Oil prices fall as Libya nears truce

Oil prices fell by more than 4 per cent on Tuesday, condemning the FTSE 100 to its biggest daily drop in two weeks, as optimism grows that crude oil from Libya will soon start flowing again.

The prospect of more supply coming to market, coupled with demand worries in the face of sluggish economic growth in China, the world’s largest oil importer, sent prices down to their cheapest this year.

The cost of a barrel of Brent crude fell as much as 4 per cent to $74.44 on Tuesday afternoon — the lowest level since December. The price of West Texas Intermediate crude slipped 3.5 per cent to an eight-month low of $71.00.

The FTSE 100, which counts Shell and BP as two of its largest constituents, was caught out by the drop in crude prices, sliding 66.09 points, or 0.8 per cent, down to 8,297.75 on Tuesday.

It was the Footsie’s worst day since August 20, although London’s blue-chip index fell back only to where it was at the end of August. Shell shares retreated 72½p, or 2.7 per cent, to £26.12 and are now back to where they were in March, while BP fell to a two-year low of 416¼p after falling 13¾p, or 32 per cent.

Earlier this summer, Libya was producing about a million barrels of oil a day, but that output suddenly halved last week amid political infighting. The nation’s internationally-recognised western government in Tripoli has been trying to oust Sadiq al-Kabir, the head of the Libyan central bank who has the support of the eastern-based parliament.

The stand-off came to a head last week when a committee from the Tripoli government took over the premises of the central bank, forcing al-Kabir and some of his colleagues to flee Libya “to protect our lives”.
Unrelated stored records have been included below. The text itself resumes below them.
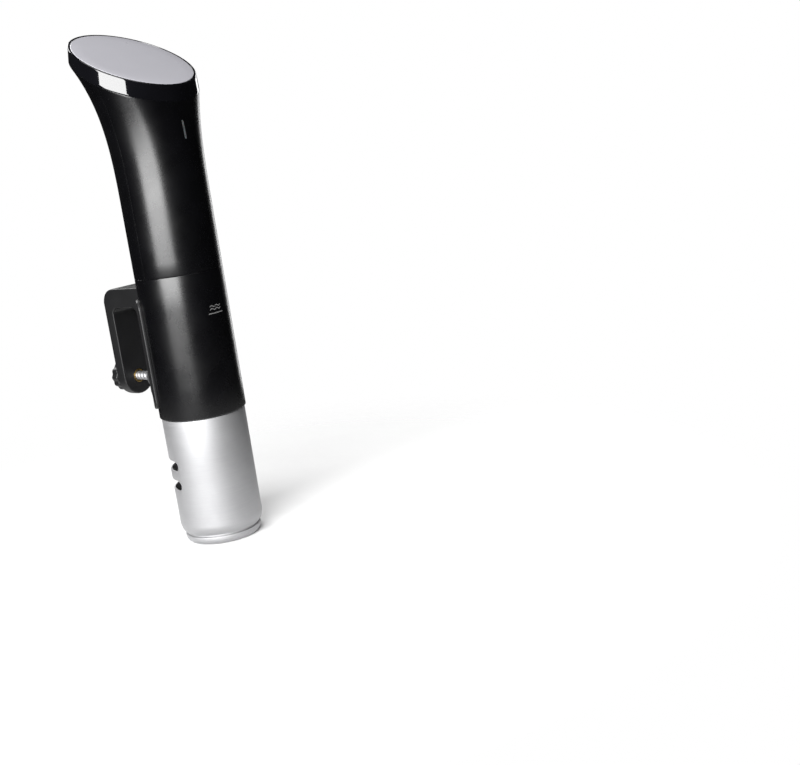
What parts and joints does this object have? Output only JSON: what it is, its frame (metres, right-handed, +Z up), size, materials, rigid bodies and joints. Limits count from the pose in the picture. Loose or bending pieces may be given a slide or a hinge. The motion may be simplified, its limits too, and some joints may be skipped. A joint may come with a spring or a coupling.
{
  "type": "sous vide circulator",
  "caption": "Upright tube-shaped water heater and circulator with a tilted round touch display, a screw clamp for a pan's wall and a steel skirt over its heater and impeller.",
  "frame": {"origin": "centre of the flat underside of the bottom cap, on the tube's axis", "axes": "+Z up the tube to the display, -Y to the front where the display's edge is low, +Y to the clamp at the back, +X to the right as seen from the front"},
  "size_m": [0.0808, 0.1029, 0.331],
  "materials": {
    "satin_black": "satin moulded black plastic",
    "gloss_black": "gloss black plastic",
    "matt_black": "fine-grained matt black plastic",
    "rubber": "matt black rubber",
    "satin_grey": "satin light-grey display window",
    "clear_white": "frosted white light guide",
    "stainless": "satin stainless steel",
    "brass": "turned brass",
    "aluminium": "plain extruded aluminium",
    "board_green": "green circuit board",
    "natural_plastic": "off-white engineering plastic",
    "dark_plastic": "dark grey engineering plastic",
    "relay_blue": "blue relay case",
    "white_ink": "pale grey pad print",
    "ferrite": "dark ferrite and laminated iron"
  },
  "bodies": {
    "casing": {"display_lens": "satin_grey", "display_gasket": "rubber", "bezel_ring": "gloss_black", "display_board": "board_green", "display_module": "dark_plastic", "buzzer": "dark_plastic", "front_shell": "satin_black", "rear_shell": "satin_black", "status_light_pipe": "clear_white", "shell_screw_lower": "stainless", "shell_screw_upper": "stainless", "cord_gland": "rubber", "main_board": "board_green", "heat_sink": "aluminium", "transformer": "ferrite", "filter_capacitor": "dark_plastic", "power_relay": "relay_blue", "lower_sleeve": "satin_black", "sleeve_seal_ring": "rubber", "bulkhead": "dark_plastic", "bulkhead_seal_ring": "rubber", "shaft_bush": "natural_plastic", "shaft_seal": "rubber", "motor_mount": "dark_plastic", "motor_can": "stainless", "motor_bearing_lower": "stainless", "motor_bearing_upper": "stainless", "stator_ring": "ferrite", "motor_screw_left": "stainless", "motor_screw_right": "stainless", "heater_coil": "stainless", "temperature_probe": "stainless", "level_probe": "stainless", "clamp_bracket": "matt_black", "grip_pad": "rubber", "bracket_screw_lower": "stainless", "bracket_screw_upper": "stainless", "clamp_nut": "brass"},
    "rotor": {"drive_shaft": "stainless", "motor_rotor": "ferrite", "cooling_fan": "natural_plastic", "impeller": "dark_plastic"},
    "skirt": {"skirt": "stainless"},
    "end_cap": {"bottom_cap": "stainless"},
    "pad": {"clamp_pad": "rubber"},
    "thumb_screw": {"clamp_screw": "stainless", "clamp_knob": "matt_black"}
  },
  "joints": [
    {"name": "rotor_spin", "type": "hinge", "parent": "casing", "child": "rotor", "pos_m": [0, 0, 0.1], "axis": [0, 0, 1], "continuous": true},
    {"name": "skirt_twist", "type": "hinge", "parent": "casing", "child": "skirt", "pos_m": [0, 0, 0.08], "axis": [0, 0, 1], "range_deg": [0, 30]},
    {"name": "cap_twist", "type": "hinge", "parent": "skirt", "child": "end_cap", "pos_m": [0, 0, 0.01], "axis": [0, 0, 1], "range_deg": [0, 30]},
    {"name": "pad_slide", "type": "slide", "parent": "casing", "child": "pad", "axis": [0, 1, 0], "range_m": [-0.002, 0.0144]},
    {"name": "screw_turn", "type": "hinge", "parent": "pad", "child": "thumb_screw", "pos_m": [0, 0.062, 0.108], "axis": [0, 1, 0], "range_deg": [-244, 1732]}
  ],
  "couplings": [
    {"joint": "screw_turn", "follows": "pad_slide", "rad_per_m": 2094.4}
  ]
}
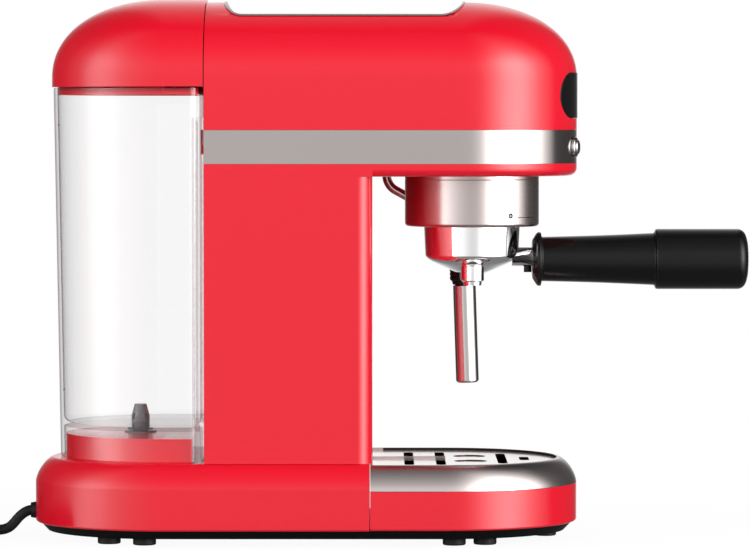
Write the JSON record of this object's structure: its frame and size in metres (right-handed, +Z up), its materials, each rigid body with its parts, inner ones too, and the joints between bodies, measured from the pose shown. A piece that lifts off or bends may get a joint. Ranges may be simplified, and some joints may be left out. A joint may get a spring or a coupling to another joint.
{
  "type": "espresso machine",
  "caption": "Slim pump espresso machine with a domed red body, steel cup-warmer scoop, bayonet group with a black-handled portafilter, steam wand, rear water tank and drip tray.",
  "frame": {"origin": "on the counter under the middle of the base's length, in the symmetry plane of the body", "axes": "front (display, portafilter and drip tray) towards -Y, the user's right towards +X, up is +Z"},
  "size_m": [0.1623, 0.5205, 0.307],
  "materials": {
    "red_enamel": "gloss",
    "black_plastic": "satin",
    "black_gloss": "gloss",
    "rubber": "matte",
    "steel": "brushed",
    "steel_gloss": "polished",
    "chrome": "polished",
    "alloy": "cast",
    "brass": "machined",
    "clear": "clear",
    "grey_plastic": "satin",
    "silicone": "matte",
    "board": "satin",
    "zinc": "zinc plated"
  },
  "bodies": {
    "machine": {"base_housing": "red_enamel", "bottom_plate": "black_plastic", "rubber_feet": "rubber", "housing_screws": "zinc", "cord_gland": "black_plastic", "body_housing": "red_enamel", "rear_panel": "red_enamel", "steel_band": "steel_gloss", "head_cover": "red_enamel", "cup_plate": "steel", "display_panel": "black_gloss", "control_board": "board", "button_bezels": "chrome", "button_switches": "black_plastic", "group_housing": "steel", "group_head": "alloy", "group_gasket": "rubber", "shower_screen": "chrome", "shower_screw": "chrome", "wand_socket": "black_plastic", "steam_valve": "brass", "tank_inlet": "black_plastic", "thermoblock": "alloy", "pump": "black_plastic", "pump_bracket": "zinc", "suction_hose": "silicone", "pressure_hose": "silicone", "steam_pipe": "steel", "power_cord": "rubber", "cord_coil": "rubber", "cord_tail": "rubber", "plug": "black_plastic"},
    "tank": {"water_tank": "clear", "valve_body": "grey_plastic"},
    "tank_valve": {"valve_plunger": "grey_plastic", "valve_spring": "steel"},
    "lid": {"tank_lid": "red_enamel"},
    "tray": {"drip_tray": "red_enamel", "tray_surround": "steel_gloss"},
    "grille": {"drip_grille": "steel_gloss"},
    "portafilter": {"portafilter_bowl": "chrome", "filter_basket": "steel", "twin_spout": "chrome", "handle_grip": "black_plastic", "handle_screw": "black_plastic"},
    "steam_wand": {"wand_tube": "chrome", "wand_collar": "rubber"},
    "frother": {"frother_sleeve": "chrome"},
    "steam_control": {"steam_knob": "black_plastic", "valve_spindle": "brass"},
    "coffee_cap": {"coffee_button": "chrome"},
    "steam_cap": {"steam_button": "chrome"}
  },
  "joints": [
    {"name": "portafilter_turn", "type": "hinge", "parent": "machine", "child": "portafilter", "pos_m": [0, -0.095, 0.18], "axis": [0, 0, 1], "range_deg": [-45, 0]},
    {"name": "tank_lift", "type": "slide", "parent": "machine", "child": "tank", "axis": [0, 0, 1], "range_m": [0, 0.175]},
    {"name": "valve_push", "type": "slide", "parent": "tank", "child": "tank_valve", "axis": [0, 0, 1], "range_m": [0, 0.0016], "stiffness_N_per_m": 60, "springref_m": -0.002},
    {"name": "lid_lift", "type": "slide", "parent": "tank", "child": "lid", "axis": [0, 0, 1], "range_m": [0, 0.05]},
    {"name": "tray_pull", "type": "slide", "parent": "machine", "child": "tray", "axis": [0, -1, 0], "range_m": [0, 0.125]},
    {"name": "grille_lift", "type": "slide", "parent": "tray", "child": "grille", "axis": [0, 0, 1], "range_m": [0, 0.012]},
    {"name": "wand_swivel", "type": "hinge", "parent": "machine", "child": "steam_wand", "pos_m": [0.048, -0.0463, 0.2], "axis": [0, 0, 1], "range_deg": [0, 80]},
    {"name": "sleeve_pull", "type": "slide", "parent": "steam_wand", "child": "frother", "axis": [0, -0.0332, -0.9995], "range_m": [0, 0.018]},
    {"name": "steam_knob_turn", "type": "hinge", "parent": "machine", "child": "steam_control", "pos_m": [0.07, -0.0463, 0.24735], "axis": [1, 0, 0], "range_deg": [0, 270]},
    {"name": "coffee_button_push", "type": "slide", "parent": "machine", "child": "coffee_cap", "axis": [0.2672, 0.9636, 0], "range_m": [0, 0.001], "stiffness_N_per_m": 400},
    {"name": "steam_button_push", "type": "slide", "parent": "machine", "child": "steam_cap", "axis": [-0.2672, 0.9636, 0], "range_m": [0, 0.001], "stiffness_N_per_m": 400}
  ]
}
The eastern government responded to the takeover of the central bank by announcing the shutdown of oil production, sending the country’s daily production down to about 450,000 barrels.

However, al-Kabir told Bloomberg on Tuesday that there are “strong” indications that the two political factions are nearing an agreement to overcome the current hostilities. “If they sign today, I’ll be back tomorrow,” Al-Kabir, who is in Turkey at the moment, said.

A truce in Libya would add more than 500,000 barrels a day to global supply, at a time when other oil-producing countries are also trying to ramp up their own production. The countries in the Opec+ cartel are scheduled to boost their output by about 180,000 barrels of oil a day from October.

The prospect of a supply glut comes amid uncertainty about demand, which was prompted by weak Chinese economic data over the weekend. New export orders fell for the first time in eight months, while prices of new homes rose at their slowest pace this year in August.